(I asked the same question here and got some helpful comments, but thought I'd re-ask in case I get a more direct response.)
This is a sort of reference request. Proposition B1.3.17 in Johnstone's Elephant reads:
Proposition 1.3.17 Let $\mathcal{S}$ and $\mathcal{T}$ be categories with pullbacks, $F \colon \mathcal{S} \rightarrow \mathcal{T}$ a functor having a right adjoint $R$, and $\Pi \colon \mathcal{C} \rightarrow \mathcal{T}$ a fibration. Then $F^* \Pi \colon F^* \mathcal{C} \rightarrow \mathcal{S}$ satisfies any comprehension scheme satisfied by $\Pi$.
I find the proof Johnstone offers very confusing (partly because it's very elliptical.) Does anyone know where this was originally proved? I haven't found the result in Benabou's writing (unless it's in the paper in French, referenced as [101] in Johnstone, which I cannot read) nor anywhere else. Is there another version of this proof in print? Or was Johnstone the first to prove this result in this generality?
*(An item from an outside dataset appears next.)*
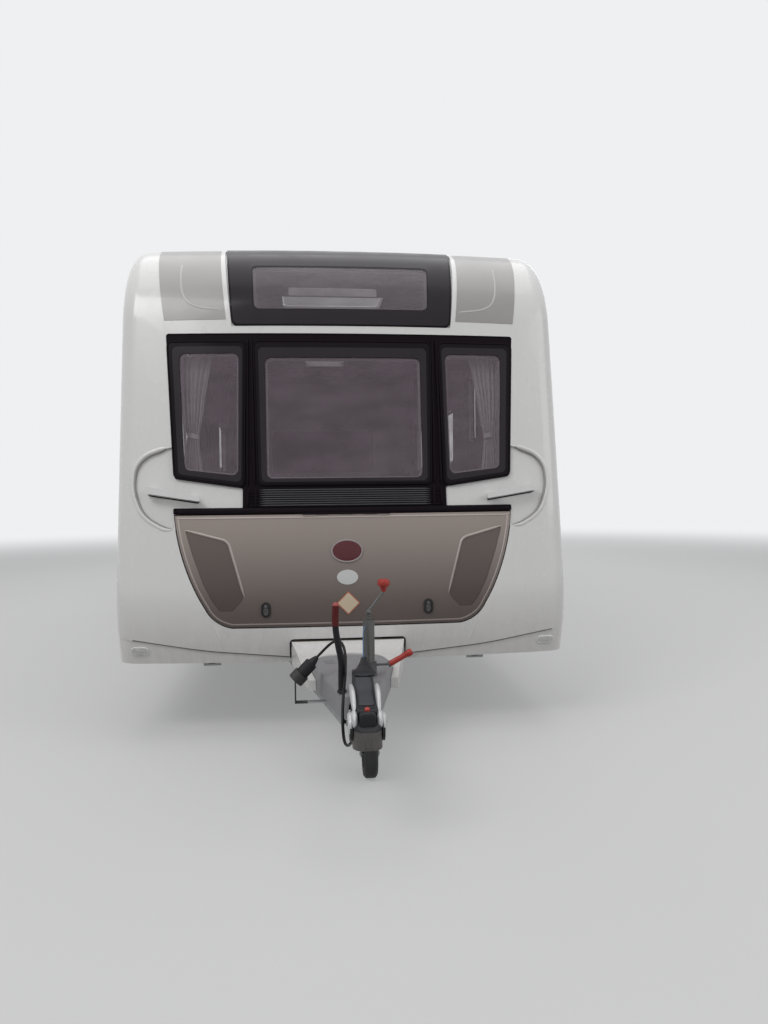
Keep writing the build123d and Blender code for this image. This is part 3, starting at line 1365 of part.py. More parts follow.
STRUT_HALF = 11
LEG_HALF = 22
LEG_GAUGE = 3
STEADY_DOWN = 62
for name, side, pivot_y, toward in STEADIES:
    x = side * STEADY_X
    hinge = Vector(x, pivot_y + toward * STEADY_ARM * cos(folded), STEADY_PIVOT_Z - STEADY_ARM * sin(folded))
    foot = Vector(x, pivot_y, STEADY_PIVOT_Z - 2 * STEADY_ARM * sin(folded))
    with BuildPart() as strut:
        with BuildSketch(Plane.YZ.offset(x - STRUT_HALF)):
            with Locations(((hinge.Y + pivot_y) / 2, (hinge.Z + STEADY_PIVOT_Z) / 2)):
                SlotCenterToCenter(STEADY_ARM, 20, rotation=-toward * STEADY_FOLDED)
            with Locations((pivot_y, STEADY_PIVOT_Z)):
                Circle(6, mode=Mode.SUBTRACT)
        extrude(amount=2 * STRUT_HALF)
        with Locations(Location(tuple(hinge), (0, 90, 0))):
            Cylinder(5, 2 * LEG_HALF + 8)
    save(strut, f"{name}_strut")
    along = (hinge - foot).normalized()
    leg_plane = Plane(origin=hinge, x_dir=along, z_dir=(toward, 0, 0))
    with BuildPart() as leg:
        with BuildSketch(leg_plane.offset(-LEG_HALF)):
            with BuildLine():
                Polyline(
                    (-STEADY_ARM, -15), (-STEADY_ARM + 40, -18), (STEADY_ARM - 30, -18), (STEADY_ARM + 12, -10),
                    (STEADY_ARM + 12, 10), (40, 12), (-STEADY_ARM + 40, -2), (-STEADY_ARM, -4), close=True,
                )
            make_face()
        extrude(amount=2 * LEG_HALF)
        with BuildSketch(leg_plane.offset(-LEG_HALF + LEG_GAUGE)):
            with BuildLine():
                Polyline(
                    (-STEADY_ARM - 10, LEG_GAUGE - 18), (STEADY_ARM - 40, LEG_GAUGE - 18),
                    (STEADY_ARM - 40, -30), (STEADY_ARM + 30, -30), (STEADY_ARM + 30, 30),
                    (-STEADY_ARM - 10, 30), close=True,
                )
            make_face()
        extrude(amount=2 * (LEG_HALF - LEG_GAUGE), mode=Mode.SUBTRACT)
        with Locations(Location(tuple(hinge), (0, 90, 0))):
            Cylinder(6, 100, mode=Mode.SUBTRACT)
        pad_tilt = toward * (STEADY_FOLDED - STEADY_DOWN)
        with BuildSketch(Plane.YZ.offset(x - 45)):
            with Locations((foot.Y, foot.Z)):
                Rectangle(64, 6, rotation=pad_tilt)
        extrude(amount=90)
    save(leg, f"{name}_leg")

# Furniture seen through the glass: a bench along each side, the front chest, and the lockers above
BENCH_TOP_Z = 900
BENCH_DEPTH = 620
BENCH_SPAN = (FRONT_Y + 560, FRONT_Y + 2150)
CUSHION_THICK = 130
BACKREST_HEIGHT = 420
INNER_HALF = HALF - WALL - 2
with BuildPart() as furniture:
    for side in (1, -1):
        end_y = BENCH_SPAN[1] if side < 0 else DOOR_Y - DOOR_WIDTH / 2 - 60
        near, far = side_span(side, INNER_HALF - BENCH_DEPTH, INNER_HALF)
        add(block((near, far), (BENCH_SPAN[0], end_y), (FLOOR_TOP_Z, BENCH_TOP_Z)))
        near, far = side_span(side, INNER_HALF - BENCH_DEPTH + 18, INNER_HALF - 18)
        add(block((near, far), (BENCH_SPAN[0] + 18, end_y - 18), (FLOOR_TOP_Z, BENCH_TOP_Z - 18)), mode=Mode.SUBTRACT)
        near, far = side_span(side, INNER_HALF - 330, INNER_HALF)
        add(block((near, far), (FRONT_Y + 1250, BENCH_SPAN[1]), (2120, 2400)))
        near, far = side_span(side, INNER_HALF - 312, INNER_HALF - 18)
        add(block((near, far), (FRONT_Y + 1268, BENCH_SPAN[1] - 18), (2138, 2382)), mode=Mode.SUBTRACT)
    add(block((-340, 340), (BENCH_SPAN[0] - 10, BENCH_SPAN[0] + 380), (FLOOR_TOP_Z, 1010)))
    add(block((-322, 322), (BENCH_SPAN[0] + 8, BENCH_SPAN[0] + 362), (FLOOR_TOP_Z, 992)), mode=Mode.SUBTRACT)
save(furniture, "furniture")

with BuildPart() as cushions:
    for side in (1, -1):
        end_y = BENCH_SPAN[1] if side < 0 else DOOR_Y - DOOR_WIDTH / 2 - 60
        near, far = side_span(side, INNER_HALF - BENCH_DEPTH, INNER_HALF - 170)
        add(block((near, far), (BENCH_SPAN[0] + 20, end_y - 10), (BENCH_TOP_Z + 1, BENCH_TOP_Z + CUSHION_THICK)))
        near, far = side_span(side, INNER_HALF - 160, INNER_HALF - 20)
        add(block((near, far), (BENCH_SPAN[0] + 20, end_y - 10), (BENCH_TOP_Z + 1, BENCH_TOP_Z + BACKREST_HEIGHT)))
save(cushions, "cushions")

CURTAIN_POINTS = ((500, 1955), (880, 1955), (842, 1300), (775, 1300), (782, 1440), (640, 1690))
curtain_sketch = both_sides(CURTAIN_POINTS, 8)
with BuildPart() as curtains:
    add(clad(front_prism(curtain_sketch), 62, 78, BACK))
save(curtains, "curtains")
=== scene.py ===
"""Touring caravan: its finishes, glazing, soft furnishings, cable and studio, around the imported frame.

Everything is in metres in the frame's own axes: the front faces -Y, +X is the nearside and the
ground is z = 0. Each sub-assembly is a class that holds its sizes, builds its meshes from numpy
surfaces and dresses them; each finish is a frozen dataclass that builds its own node material.
"""
from __future__ import annotations

import json
import logging
import math
from collections.abc import Callable
from dataclasses import dataclass, field, replace
from enum import Enum

import bmesh
import bpy
import numpy as np
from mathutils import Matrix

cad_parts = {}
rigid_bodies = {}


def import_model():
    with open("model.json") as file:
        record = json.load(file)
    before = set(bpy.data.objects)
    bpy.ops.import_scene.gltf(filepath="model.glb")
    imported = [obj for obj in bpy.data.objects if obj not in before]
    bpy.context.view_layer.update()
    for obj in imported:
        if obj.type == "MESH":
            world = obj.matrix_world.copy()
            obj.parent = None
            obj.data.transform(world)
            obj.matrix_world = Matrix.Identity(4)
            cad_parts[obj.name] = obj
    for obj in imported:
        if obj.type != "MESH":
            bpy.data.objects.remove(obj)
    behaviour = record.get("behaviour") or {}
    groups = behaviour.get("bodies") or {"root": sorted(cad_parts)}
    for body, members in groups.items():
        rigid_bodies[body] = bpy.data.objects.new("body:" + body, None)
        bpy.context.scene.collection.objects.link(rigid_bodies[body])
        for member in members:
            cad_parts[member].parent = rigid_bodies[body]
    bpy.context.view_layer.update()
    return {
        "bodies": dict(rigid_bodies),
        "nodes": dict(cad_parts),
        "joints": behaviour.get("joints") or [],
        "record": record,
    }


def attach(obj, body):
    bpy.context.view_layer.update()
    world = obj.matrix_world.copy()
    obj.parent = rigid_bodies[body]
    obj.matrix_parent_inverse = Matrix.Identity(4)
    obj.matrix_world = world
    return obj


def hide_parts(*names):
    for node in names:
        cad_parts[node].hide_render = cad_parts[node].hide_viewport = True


LOG = logging.getLogger("caravan")
Array = np.ndarray
Triple = tuple[float, float, float]
Quad = tuple[float, float, float, float]
Pair = tuple[float, float]
Steps = tuple[Pair, ...]
Surface = Callable[..., Array]
Socket = bpy.types.NodeSocket

WELD = 0.000005
SLAB_RINGS = 8
FRONT_Y = -2.395
REAR_Y = 3.610
HALF_WIDTH = 1.140
REAR_LEAN = 0.045
REAR_BEND_Z = 1.2
ROOF_Z = 2.590
SIDES = ((1, "nearside"), (-1, "offside"))


class Body(str, Enum):
    """The moving bodies that pieces ride on."""

    CARAVAN = "caravan"
    LID = "gas_locker_lid"
    DOOR = "entrance_door"
    BATTERY_FLAP = "battery_flap"
    CASSETTE_FLAP = "cassette_flap"
    NEARSIDE_WHEEL = "nearside_wheel"
    OFFSIDE_WHEEL = "offside_wheel"


class Pattern(Enum):
    """How a finish's fine grain is laid out."""

    PLAIN = "plain"
    BRUSHED = "brushed"
    SPANGLED = "spangled"
    WOVEN = "woven"


# Shaders


def add_node(tree: bpy.types.NodeTree, kind: str, inputs: dict, **settings: object) -> bpy.types.Node:
    """Adds a node to a tree.

    Args:
        tree: The tree.
        kind: The node's type.
        inputs: A constant or another node's output for each input's name or number.
        **settings: The node's own settings, made before its inputs.

    Returns:
        The node.
    """
    node = tree.nodes.new(kind)
    for name, value in settings.items():
        setattr(node, name, value)
    for key, value in inputs.items():
        if isinstance(value, Socket):
            tree.links.new(value, node.inputs[key])
        else:
            node.inputs[key].default_value = value
    return node


class ShaderSheet:
    """A node material under construction: one principled shader and helpers that feed it."""

    def __init__(self, name: str) -> None:
        """Starts an empty material of that name with a principled shader."""
        self.material = bpy.data.materials.new(name)
        self.material.use_nodes = True
        self.tree = self.material.node_tree
        self.shader = self.tree.nodes["Principled BSDF"]
        self.place = self.node("TexCoord", "Object", {})

    def node(self, kind: str, output: str | int, inputs: dict, **settings: object) -> Socket:
        """Adds a shader node as add_node does, and returns one of its outputs."""
        return add_node(self.tree, f"ShaderNode{kind}", inputs, **settings).outputs[output]

    def set(self, **values: float | tuple[float, ...]) -> None:
        """Sets constants on the shader's own sockets, named with underscores for spaces."""
        for name, value in values.items():
            self.shader.inputs[name.replace("_", " ")].default_value = value

    def feed(self, socket: str, output: Socket) -> None:
        """Links an output to one of the shader's sockets."""
        self.tree.links.new(output, self.shader.inputs[socket])

    def fed(self, socket: str) -> Socket:
        """The output that feeds one of the shader's sockets."""
        return self.shader.inputs[socket].links[0].from_socket

    def noise(
        self, scale: float, detail: float = 3.0, stretch: Triple = (1, 1, 1), roughness: float = 0.5
    ) -> Socket:
        """Noise in object coordinates.

        Args:
            scale: Features per metre.
            detail: How many finer layers are added.
            stretch: Extra scale along each axis.
            roughness: How strong the finer layers are.

        Returns:
            The noise's factor, from 0 to 1.
        """
        place = self.node("Mapping", "Vector", {"Scale": stretch, "Vector": self.place})
        inputs = {"Scale": scale, "Detail": detail, "Roughness": roughness, "Vector": place}
        return self.node("TexNoise", "Fac", inputs)

    def cells(self, scale: float) -> Socket:
        """Voronoi cells, one random grey each."""
        cell = self.node("TexVoronoi", "Color", {"Scale": scale, "Vector": self.place})
        return self.node("SeparateColor", "Red", {"Color": cell})

    def waves(self, scale: float, axis: str, distortion: float = 0.0, place: Socket | None = None) -> Socket:
        """Bands across one axis, of object coordinates or of another place."""
        inputs = {"Scale": scale, "Distortion": distortion, "Vector": place or self.place}
        return self.node("TexWave", "Fac", inputs, bands_direction=axis)

    def axis(self, name: str) -> Socket:
        """One of the object coordinates, X, Y or Z."""
        return self.node("SeparateXYZ", name, {"Vector": self.place})

    def reach(self, value: Socket, low: float, high: float, to_low: float, to_high: float) -> Socket:
        """A value carried from one range to another, smoothly and held at both ends."""
        ends = {"From Min": low, "From Max": high, "To Min": to_low, "To Max": to_high}
        return self.node("MapRange", "Result", {**ends, "Value": value}, interpolation_type="SMOOTHSTEP")

    def combine(self, operation: str, first: Socket, second: Socket) -> Socket:
        """Two values joined by one of the Math node's operations."""
        return self.node("Math", "Value", {0: first, 1: second}, operation=operation)

    def blend(self, factor: Socket, first: Triple | Socket, second: Triple | Socket) -> Socket:
        """A colour between two, each a constant or an output."""
        ends = [(*end, 1.0) if isinstance(end, tuple) else end for end in (first, second)]
        return self.node("Mix", 2, {"Factor": factor, 6: ends[0], 7: ends[1]}, data_type="RGBA")

    def bump(self, height: Socket, distance: float) -> None:
        """Adds a height, from 0 to 1 times a distance, to the shader's normal after any that is there."""
        inputs = {"Distance": distance, "Height": height}
        if self.shader.inputs["Normal"].is_linked:
            inputs["Normal"] = self.fed("Normal")
        self.feed("Normal", self.node("Bump", "Normal", inputs))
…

Furthermore, if someone patient among you actually looks at the proof, could you possibly clarify this for me: What is the notation $\mathcal{T}^{\pi_0\mathcal{D}}$ supposed to describe ($\pi_0 \mathcal{D}$ is described as the "set of connected components of $\mathcal{D}$"? At first I suspected it was (collections of) connected diagrams in $\mathcal{T}$ - i.e. I interpreted as something like a component-wise $[\pi_0 \mathcal{D},\mathcal{T}]$ where the diagrams are sent to $\mathcal{T}$ via $\Pi$ (because of what Johnstone says right before the diagram, namely that "applying $\Pi$ to objects and morphisms of Rect($\mathcal{D},\mathcal{C}$) yields a functor Rect($\mathcal{D},\mathcal{C}) \rightarrow \mathcal{T}^{\pi_0 \mathcal{D}}$"- but then I cannot really make sense of what he says at the last sentence of the first full paragraph of pg. 278, for which interpreting it as the $\pi_0 \mathcal{D}$-fold product of $\mathcal{T}$ makes sense. Basically, what categories are we dealing with on the bottom square of the diagram on pg. 277?